The First Rule: Make No Fun?

| September 29, 2004 | 1 Reply

Nicole Griffin of Potomac Ponderings has decided to try not to make fun of John Kerry in this post. UNfortunately, she tried to analyze John Kerry’s most famous incoherency on Iraq where he said he voted for the 87 billion dollar funding bill before he voted against it.

Bad choice, Nicole. That’s like walking into a tigers’ cage weaing porterhouse underwear. It’s just not going to go well.

But she does make a very good point and you ought to read it.

I want to cover another point.

The money graf she quoted from the story is:

Kerry ultimately voted against providing $87 billion for military operations and aid in Iraq and Afghanistan. Although he initially supported the appropriation when it was to be funded at least in part by rolling back tax cuts for those with the highest incomes, Kerry said he ended up voting against the final version of the bill in the Senate as a protest over its funding, which included no-bid contracts.
“It was just a very inarticulate way of saying something and I had one of those inarticulate moments,” Kerry said in an interview broadcast Wednesday on “Good Morning America” on ABC. “But it reflects the truth of the position … I thought that the wealthiest people of America should share in that burden. It was a protest.”

Okay, so if I understand this correctly [Are you sure you want to do this? – ed Quiet You!], John Kerry’s opposition was not to the bill itself. It was fine with him for us to spend the money. His problem with is was how we paid for it. He wanted the spending partially offset by raising taxes on the rich.

Now he calls this “shar[ing] in the burden” but that’s smoke and mirrors. The rich already share the burden. In fact they share disproportionally more of the burden than anyone else since they pay more of the taxes than anyone and get less of a break. So what is he really saying?

He’s saying that he would only support funding our troops if he could force the rich to pay for it themselves. No tax hike, no funding. Period.

Is that really the sort of precedent we want to be setting here? Do we really want a President who feels that we can’t fund our troops in active combat unless that cash comes only from the wealthy?

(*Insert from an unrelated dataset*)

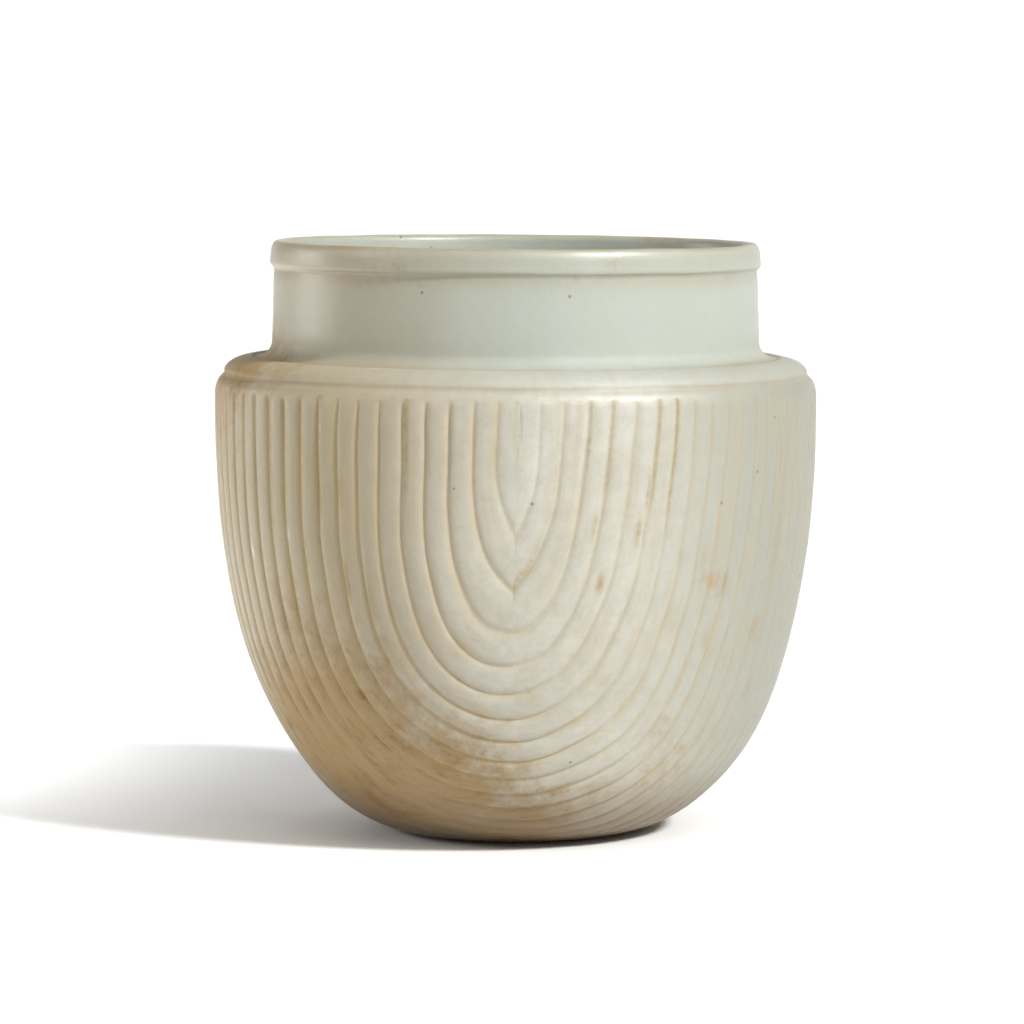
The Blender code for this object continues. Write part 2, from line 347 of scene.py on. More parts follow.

And what happens if we have to respond to an attack, as Kerry’s said he would? Will he then try to raise taxes on the rich again? How would that affect our ability to respond quickly, if we have to wait for the bill to get through Congress and for the money to finally make its way into the Federal coffers? Would he try to speed up the progress in some way?

Those would be questions suitable for Thursday’s debate, I think.